With this workforce, the bulk of which is suffering from middle-age blues, can the public sector bank play the retail game with the new private and foreign banks? Let's look at some of the statistics.
The State Bank of India is possibly the most aggressive player today in the home loan market.
SBI Chairman A K Purwar wants to launch one new retail product every month to compensate for the lack of offtake in corporate loans. The bank has an employee strength of a shade over 200,000.
Only 20 per cent of the total employees or about 40,000 are officers. The rest is equally divided between clerks and sub-staff (which includes guards, peons, sweepers, water boys and even generator boys from the good old days).
If this is the case with SBI, the consolidated picture of the public sector banking industry is not very different. The total strength of the industry is 757,000.
The officers account for just about 30 per cent of this (2,09,288).
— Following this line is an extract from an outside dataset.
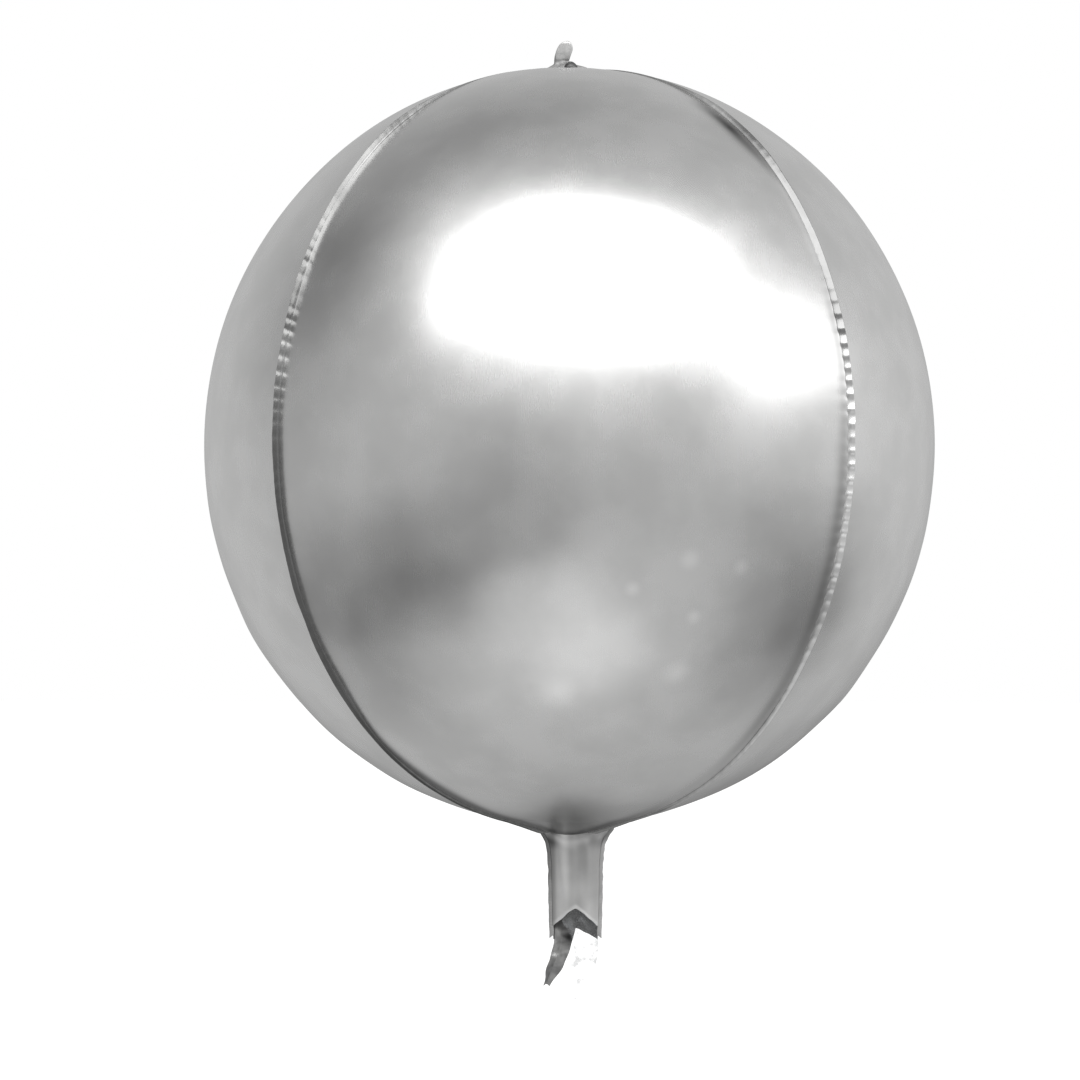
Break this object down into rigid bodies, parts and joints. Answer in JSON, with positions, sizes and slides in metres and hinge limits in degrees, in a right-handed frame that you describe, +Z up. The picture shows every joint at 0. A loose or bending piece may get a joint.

In contrast, clerks comprise 50 per cent of the total work force (3,73,800) and sub-staff the rest (1,73,960).
The average age of public sector bank employee was about 45 two years back before the first ever voluntary retirement scheme was introduced, which saw over 11 per cent (110,000) employees marching out of the bank premises. Since then, the age profile has not changed much because more young employees opted for the VRS.
Now, take a look at the new private banks like ICICI, HDFC, UTI and IDBI.
The average age of the employees of a new private sector bank is around 30. And 70 per cent of these employees have additional qualifications -- they are CAs, MBAs or have diplomas in business management. These banks only employ officers as they do not want the hassle of tackling trade unions.
The number of women employees in private and foreign banks is higher than those in the state-run banks.
Is there any level-playing field? Can the big public sector banking industry really take on smart and nimble-footed competition with their legacy work force?
Possibly not. The root of the problem is the hybrid character of the Indian public sector banks. Technically, these banks are board-driven. The listed ones are answerable to their shareholders too.
But for all practical purposes, they cannot do the many things that private banks can. For instance, some of the banks want to introduce another round of VRS but the government has been sitting on their proposals.
Why do they need another round of VRS? Well, they want to bring down the age profile of the employees by infusing fresh blood.
But the income tax rules do not permit that and once the employees accept the VRS, the banks have to abolish those posts.
In other words, successive rounds of VRS cannot solve the problem since banks cannot hire new blood. Since 1985, the state-run banking industry has virtually stopped fresh recruitment except in some specialised areas.
The last bulk recruitment took place in 1982. Those employees, the youngest lot in public sector banks, are now in their mid-40s.
The over-staffed banking industry also cannot offer performance-linked special incentives to their employees.
First, they are not allowed to do so. Second, even at the current compensation level, their wage bill is very high because they are overstaffed.
Till now, these banks have been following the principle of redeployment to decongest overcrowded branches and supply new hands to those branches that lacked manpower. But this practice cannot continue forever.
Once these banks put in place the core banking solution, thousands of employees will overnight became redundant. It is another matter that the bank managements will take time to admit it as they do not want to antagonise the trade unions.
The State Bank of India, Bank of Baroda and Bank of India are in advanced stages of building their technology platforms. Other banks too are embracing technology with open arms. Once this phase is over, the private banking industry will lose its technology edge.
But the focus will then shift to the expertise of their employees which will differentiate a good bank from a bad one.
At that time, the managements of the state-run banking industry will find it difficult to hide JMG officers like Rane from the public glare.
But the tale of woe for the public sector banks does not end here. The Ranes in the industry may take a while to unlearn and change their mindsets, testing customers' patience.
But the time is rapidly running out for the government, the majority owner of these banks, in putting in place a transparent selection process for the senior management of its banks.
The Ranes are only the delivery points for personal loans but the CEOs are the face of the banks. The government does not have any policy for appointing them. Intense lobbying by politicians, bureaucrats and even the prime minister's office precedes the appointment of most CEOs.
For instance, for some chairmen, a two-year residual service is a must as this ensures a reasonably long period at the helm. But for a few others, the stipulation can be waived if the government finds them deserving candidates.
Similarly, there are occasions when the government thinks that the top posts at big banks can only go to those executives who first prove their worth as CEOs of smaller banks. At other times it feels that the lateral movement theory is all rubbish.
After all, a bank is a bank is a bank and there is no difference between a big bank and a small bank. Essentially, the rules are created or broken depending on who is in the fray.
The government may not have to invite a public debate on the merits of these norms. But after a decade of financial sector reforms, is it too much to expect a transparent appointment policy for the top posts in the state-run banking industry?